Object modeling scripts
<<<<
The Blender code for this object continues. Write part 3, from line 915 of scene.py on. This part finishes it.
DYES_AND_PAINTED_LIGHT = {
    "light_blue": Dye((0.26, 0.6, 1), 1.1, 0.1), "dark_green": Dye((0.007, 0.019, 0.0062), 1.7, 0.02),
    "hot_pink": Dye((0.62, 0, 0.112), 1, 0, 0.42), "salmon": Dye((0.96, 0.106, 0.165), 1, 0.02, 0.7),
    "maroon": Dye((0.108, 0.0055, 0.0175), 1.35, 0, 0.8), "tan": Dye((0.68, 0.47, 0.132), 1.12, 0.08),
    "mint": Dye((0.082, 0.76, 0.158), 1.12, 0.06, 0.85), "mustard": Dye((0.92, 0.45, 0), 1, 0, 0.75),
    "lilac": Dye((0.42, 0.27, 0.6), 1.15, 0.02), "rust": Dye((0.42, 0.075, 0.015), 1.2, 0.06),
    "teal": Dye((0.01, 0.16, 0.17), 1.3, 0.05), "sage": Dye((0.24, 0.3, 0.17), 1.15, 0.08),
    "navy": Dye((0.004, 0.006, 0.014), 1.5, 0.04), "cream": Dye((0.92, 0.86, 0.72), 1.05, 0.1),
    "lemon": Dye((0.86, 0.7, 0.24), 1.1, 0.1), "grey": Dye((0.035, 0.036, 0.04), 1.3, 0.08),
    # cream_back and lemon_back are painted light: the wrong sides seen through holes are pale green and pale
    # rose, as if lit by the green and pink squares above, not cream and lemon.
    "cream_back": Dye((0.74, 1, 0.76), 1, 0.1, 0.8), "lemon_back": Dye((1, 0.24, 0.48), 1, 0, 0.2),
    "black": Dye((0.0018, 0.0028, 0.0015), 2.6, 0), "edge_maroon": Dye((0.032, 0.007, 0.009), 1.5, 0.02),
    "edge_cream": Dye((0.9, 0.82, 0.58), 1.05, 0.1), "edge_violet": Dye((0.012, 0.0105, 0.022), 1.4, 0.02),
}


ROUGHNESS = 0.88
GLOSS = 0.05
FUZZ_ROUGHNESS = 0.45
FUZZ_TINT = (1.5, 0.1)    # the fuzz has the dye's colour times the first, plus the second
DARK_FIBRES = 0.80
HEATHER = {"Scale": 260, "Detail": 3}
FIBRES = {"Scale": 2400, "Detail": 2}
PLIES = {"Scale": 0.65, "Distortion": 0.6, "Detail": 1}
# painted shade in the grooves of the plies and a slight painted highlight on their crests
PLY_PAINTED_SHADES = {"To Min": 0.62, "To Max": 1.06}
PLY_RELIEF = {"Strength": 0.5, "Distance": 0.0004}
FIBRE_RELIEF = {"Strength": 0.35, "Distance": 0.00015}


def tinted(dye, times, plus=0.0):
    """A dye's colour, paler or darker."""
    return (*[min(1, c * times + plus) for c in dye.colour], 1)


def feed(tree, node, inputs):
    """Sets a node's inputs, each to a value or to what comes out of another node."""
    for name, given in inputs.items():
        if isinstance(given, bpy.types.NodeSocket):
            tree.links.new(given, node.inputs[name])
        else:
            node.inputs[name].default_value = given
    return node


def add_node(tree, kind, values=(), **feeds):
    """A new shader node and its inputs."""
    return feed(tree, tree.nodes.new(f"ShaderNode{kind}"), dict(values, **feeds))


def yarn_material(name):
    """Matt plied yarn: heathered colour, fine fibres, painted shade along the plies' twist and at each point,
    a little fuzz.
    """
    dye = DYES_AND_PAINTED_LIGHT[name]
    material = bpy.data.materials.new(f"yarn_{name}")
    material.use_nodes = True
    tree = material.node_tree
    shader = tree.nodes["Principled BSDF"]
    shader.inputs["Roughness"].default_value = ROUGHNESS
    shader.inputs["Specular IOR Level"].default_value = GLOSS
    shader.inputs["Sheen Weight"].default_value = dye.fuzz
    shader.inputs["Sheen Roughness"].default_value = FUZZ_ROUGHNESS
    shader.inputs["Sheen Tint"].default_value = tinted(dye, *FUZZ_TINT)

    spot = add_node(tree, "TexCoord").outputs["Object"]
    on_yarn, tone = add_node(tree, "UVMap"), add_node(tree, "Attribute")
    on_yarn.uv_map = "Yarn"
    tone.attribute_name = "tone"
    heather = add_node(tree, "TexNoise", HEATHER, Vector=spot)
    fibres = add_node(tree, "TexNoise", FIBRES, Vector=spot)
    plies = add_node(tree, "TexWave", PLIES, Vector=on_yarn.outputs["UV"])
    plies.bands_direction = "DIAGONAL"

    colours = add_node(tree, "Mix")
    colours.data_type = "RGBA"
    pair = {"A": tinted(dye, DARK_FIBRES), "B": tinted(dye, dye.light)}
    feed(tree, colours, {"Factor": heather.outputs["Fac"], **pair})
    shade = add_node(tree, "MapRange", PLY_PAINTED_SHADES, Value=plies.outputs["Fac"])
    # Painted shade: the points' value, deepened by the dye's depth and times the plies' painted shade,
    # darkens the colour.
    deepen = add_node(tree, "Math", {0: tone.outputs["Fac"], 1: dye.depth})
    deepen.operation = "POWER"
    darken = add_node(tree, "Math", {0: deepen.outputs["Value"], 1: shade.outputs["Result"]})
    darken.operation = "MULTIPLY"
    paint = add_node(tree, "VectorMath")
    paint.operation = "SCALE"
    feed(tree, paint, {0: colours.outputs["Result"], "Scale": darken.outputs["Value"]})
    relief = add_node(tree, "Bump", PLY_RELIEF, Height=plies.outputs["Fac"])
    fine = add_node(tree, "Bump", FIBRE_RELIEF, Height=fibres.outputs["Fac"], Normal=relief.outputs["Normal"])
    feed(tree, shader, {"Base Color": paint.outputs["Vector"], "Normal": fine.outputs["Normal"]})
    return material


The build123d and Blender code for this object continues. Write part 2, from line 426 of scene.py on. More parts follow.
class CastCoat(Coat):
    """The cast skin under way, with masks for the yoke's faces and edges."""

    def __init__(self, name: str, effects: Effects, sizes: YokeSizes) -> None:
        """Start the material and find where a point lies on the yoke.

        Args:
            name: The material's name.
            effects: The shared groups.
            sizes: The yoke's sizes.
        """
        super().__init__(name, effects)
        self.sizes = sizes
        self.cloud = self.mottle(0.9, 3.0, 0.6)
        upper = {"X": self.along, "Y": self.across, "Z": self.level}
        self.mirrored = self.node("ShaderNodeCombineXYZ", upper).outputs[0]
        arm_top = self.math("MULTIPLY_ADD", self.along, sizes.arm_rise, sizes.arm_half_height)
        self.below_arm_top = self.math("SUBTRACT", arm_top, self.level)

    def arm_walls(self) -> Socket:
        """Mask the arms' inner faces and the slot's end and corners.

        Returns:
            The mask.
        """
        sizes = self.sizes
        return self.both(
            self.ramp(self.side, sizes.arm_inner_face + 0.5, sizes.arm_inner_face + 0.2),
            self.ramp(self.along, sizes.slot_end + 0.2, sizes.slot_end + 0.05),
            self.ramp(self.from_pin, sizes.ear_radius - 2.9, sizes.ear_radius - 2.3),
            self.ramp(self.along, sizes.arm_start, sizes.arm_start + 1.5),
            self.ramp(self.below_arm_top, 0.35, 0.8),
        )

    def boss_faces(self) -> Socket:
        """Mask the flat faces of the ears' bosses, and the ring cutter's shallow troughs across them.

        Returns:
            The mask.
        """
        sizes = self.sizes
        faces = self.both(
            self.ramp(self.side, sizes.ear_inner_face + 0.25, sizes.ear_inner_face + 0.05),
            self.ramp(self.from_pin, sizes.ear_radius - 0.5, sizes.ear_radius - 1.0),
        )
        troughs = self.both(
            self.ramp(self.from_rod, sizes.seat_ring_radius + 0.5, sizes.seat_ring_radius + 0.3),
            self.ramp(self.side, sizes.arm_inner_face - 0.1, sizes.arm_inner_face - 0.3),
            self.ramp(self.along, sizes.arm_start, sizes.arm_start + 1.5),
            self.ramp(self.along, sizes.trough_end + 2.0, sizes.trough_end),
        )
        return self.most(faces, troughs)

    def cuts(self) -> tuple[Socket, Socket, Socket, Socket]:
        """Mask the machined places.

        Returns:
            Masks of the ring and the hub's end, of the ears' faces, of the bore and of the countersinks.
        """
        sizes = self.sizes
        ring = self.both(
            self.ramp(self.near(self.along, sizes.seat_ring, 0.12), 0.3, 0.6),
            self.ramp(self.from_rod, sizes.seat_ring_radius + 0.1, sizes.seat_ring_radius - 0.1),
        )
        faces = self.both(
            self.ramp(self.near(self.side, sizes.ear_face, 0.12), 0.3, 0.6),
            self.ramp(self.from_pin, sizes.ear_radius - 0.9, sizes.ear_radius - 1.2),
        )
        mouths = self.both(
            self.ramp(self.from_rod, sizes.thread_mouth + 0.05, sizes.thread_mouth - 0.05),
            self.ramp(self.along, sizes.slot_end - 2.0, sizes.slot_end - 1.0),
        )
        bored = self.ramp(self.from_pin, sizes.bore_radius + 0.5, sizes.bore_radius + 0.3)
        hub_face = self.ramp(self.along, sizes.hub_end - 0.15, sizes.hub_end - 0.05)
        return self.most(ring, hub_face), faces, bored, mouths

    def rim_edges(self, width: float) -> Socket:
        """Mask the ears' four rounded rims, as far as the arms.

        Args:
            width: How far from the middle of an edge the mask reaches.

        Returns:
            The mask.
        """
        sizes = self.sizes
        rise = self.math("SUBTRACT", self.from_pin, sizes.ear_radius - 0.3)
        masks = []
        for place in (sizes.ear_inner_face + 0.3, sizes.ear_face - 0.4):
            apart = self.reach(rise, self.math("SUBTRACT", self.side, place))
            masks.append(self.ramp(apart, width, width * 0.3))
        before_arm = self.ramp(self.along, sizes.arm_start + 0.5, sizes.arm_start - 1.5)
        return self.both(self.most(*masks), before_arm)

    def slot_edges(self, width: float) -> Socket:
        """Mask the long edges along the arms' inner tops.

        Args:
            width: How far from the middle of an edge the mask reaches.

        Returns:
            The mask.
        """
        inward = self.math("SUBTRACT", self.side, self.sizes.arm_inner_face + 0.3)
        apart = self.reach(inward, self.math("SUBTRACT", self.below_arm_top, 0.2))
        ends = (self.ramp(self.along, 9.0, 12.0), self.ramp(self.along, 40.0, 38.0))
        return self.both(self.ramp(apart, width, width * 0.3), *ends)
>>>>
Look back at the entries above. Retype the line with "The build123d and", the line with "on the yoke.", and all lines in between.

The build123d and Blender code for this object continues. Write part 2, from line 426 of scene.py on. More parts follow.
class CastCoat(Coat):
    """The cast skin under way, with masks for the yoke's faces and edges."""

    def __init__(self, name: str, effects: Effects, sizes: YokeSizes) -> None:
        """Start the material and find where a point lies on the yoke.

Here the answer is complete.